Similar exploitation of differences in international tax systems through aggressive tax avoidance falls short of what Edmund Burke would describe as the social obligations that flow from participation in the commercial life of a society. 

It also sunders the social licence which underpins market activity.

For markets to function properly, they must be embedded in the social norms and rules of the society they operate in.

Aggressive use of the law to avoid making a fair contribution to the wider society that enforces these common rules and norms ultimately damages public acceptance for markets and commercial activity, to the detriment of all.

Conclusion

Restoring public trust in the banking sector is essential, not least for the sector itself.

But as the Culture Report observed, there is a difference between seeking people’s trust and actually establishing trustworthiness and it is crucial that banks understand this.

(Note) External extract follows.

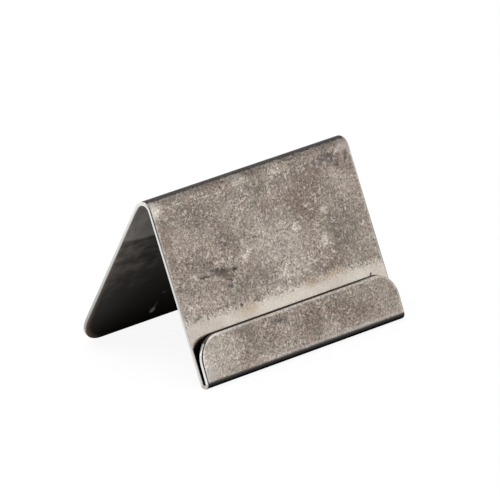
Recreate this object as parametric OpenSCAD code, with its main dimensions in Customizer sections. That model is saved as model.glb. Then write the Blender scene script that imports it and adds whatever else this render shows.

Given the fact that most of the egregious behaviour by banks in relation to tracker mortgages occurred after the banks had been bailed out by the taxpayer, and the fact that the Central Bank has found that those failings continued beyond the scandal, with some firms ignoring the Stop the Harm principles that were established to limit the damage to identified customers, is astonishing.

It is incumbent on Boards to take responsibility and ownership of the culture of their organisation to ensure that the right culture is embedded in its firm so that the trust of the Irish people can be regained. This trust will not be regained easily or quickly, it will have to be earned.

And it will have to be earned.

The SEAR, and the Central Bank (Amendment) Bill more generally, will provide an effective framework, and will help to reassure the public that meaningful cultural change is underway.

It is for the banks and other financial service providers to make the most of this opportunity.

Thank you for your attention this morning. I look forward to what I am sure will be an interesting discussion.